Nella partita greca vince la Germania

Ma l'Fmi frena: «Vogliamo garanzie per partecipare al salvataggio»

Rodolfo Parietti

Tutti contenti, tutti a elogiare un «successo importante e incoraggiante», nella chiosa firmata da Pier Carlo Padoan. Euforia poco comprensibile. Sarà per colpa della poca lucidità dopo ben 11 ore di negoziati, ma da qualunque parte lo si rigiri l'accordo sulla Grecia partorito faticosamente dall'Eurogruppo ha un solo vincitore: la Germania. Ma è una vittoria che Berlino rischia di pagare a caro prezzo. Seppur a scoppio ritardato, ieri pomeriggio il Fondo monetario internazionale è tornato a inarcare il sopracciglio: l'Europa, ha spiegato un funzionario, non ha ancora specificato le misure per alleggerire il debito ellenico e sul debt relief serve un chiaro impegno, condizione necessaria perché l'Fmi partecipi al salvataggio. Insomma, per chiudere la partita serviranno ancora i supplementari con i Paesi dell'eurozona.

L'inflessibile ministro tedesco delle Finanze, Wolfgang Schaeuble, sembra dunque aver fatto i conti senza l'oste. Ai colleghi ha imposto che solo a partire dal 2018 si cominci a discutere se allungare le scadenze, a valutare un eventuale reprofiling del debito e a esaminare un differimento del pagamento degli interessi sui prestiti. Dal tavolo è sparita la richiesta dell'organizzazione guidata da Christine Lagarde di adottare un tasso fisso all'1,5%, mentre è passata l'opzione in base alla quale, fra due anni e mezzo, sarà adottato un tetto agli oneri debitori. In pratica, i bisogni finanziari lordi di Atene resteranno sotto il 15% del Pil nel medio termine, e sotto il 20% del Pil nel lungo termine. Tutto, naturalmente, sulla carta. Come sarà concretamente possibile contenere le esigenze di finanziamento, al momento non è dato sapere. Al tempo stesso, è rimasto in piedi l'altro punto di attrito con l'Fmi, quel 3,5% di avanzo primario giudicato «irrealistico» da Washington, che spingeva per adottare un surplus di un punto e mezzo.

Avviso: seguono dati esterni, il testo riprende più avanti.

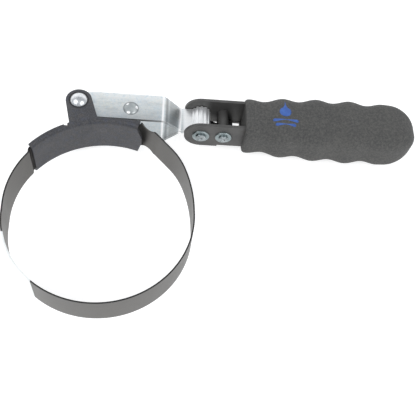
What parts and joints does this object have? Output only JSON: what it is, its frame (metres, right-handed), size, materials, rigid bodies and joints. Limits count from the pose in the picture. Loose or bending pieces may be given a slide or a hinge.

Un'intesa così fumosa nei contenuti e così sbilanciata nell'accogliere i desiderata della Germania non poteva passare senza che il Fondo alzasse il ditino. Ma il governo di Angela Merkel ha preferito forzare la mano, tanto vitale era tenere a debita distanza dalle elezioni di fine 2017 un tema potenzialmente esplosivo come quello della ristrutturazione del debito greco.

Berlino ha concesso appena le briciole. Per poter incassare, il mese prossimo, 7,5 dei 10,3 miliardi di aiuti stabiliti con l'accordo, Atene dovrà sottoporsi a un'ultima verifica tecnica che scandaglierà le ultime misure economiche prese dal Parlamento. Ovvero l'ulteriore, massiccia dose di austerità che il premier Alexis Tsipras ha fatto ingoiare al Paese. Poi, arriverà il semaforo verde. Nelle casse greche rimarranno comunque pochi spiccioli, visto che solo alla Bce vanno restituiti oltre 3 miliardi entro luglio.

Sempre che l'irrigidimento del Fondo non riporti tutto in alto mare.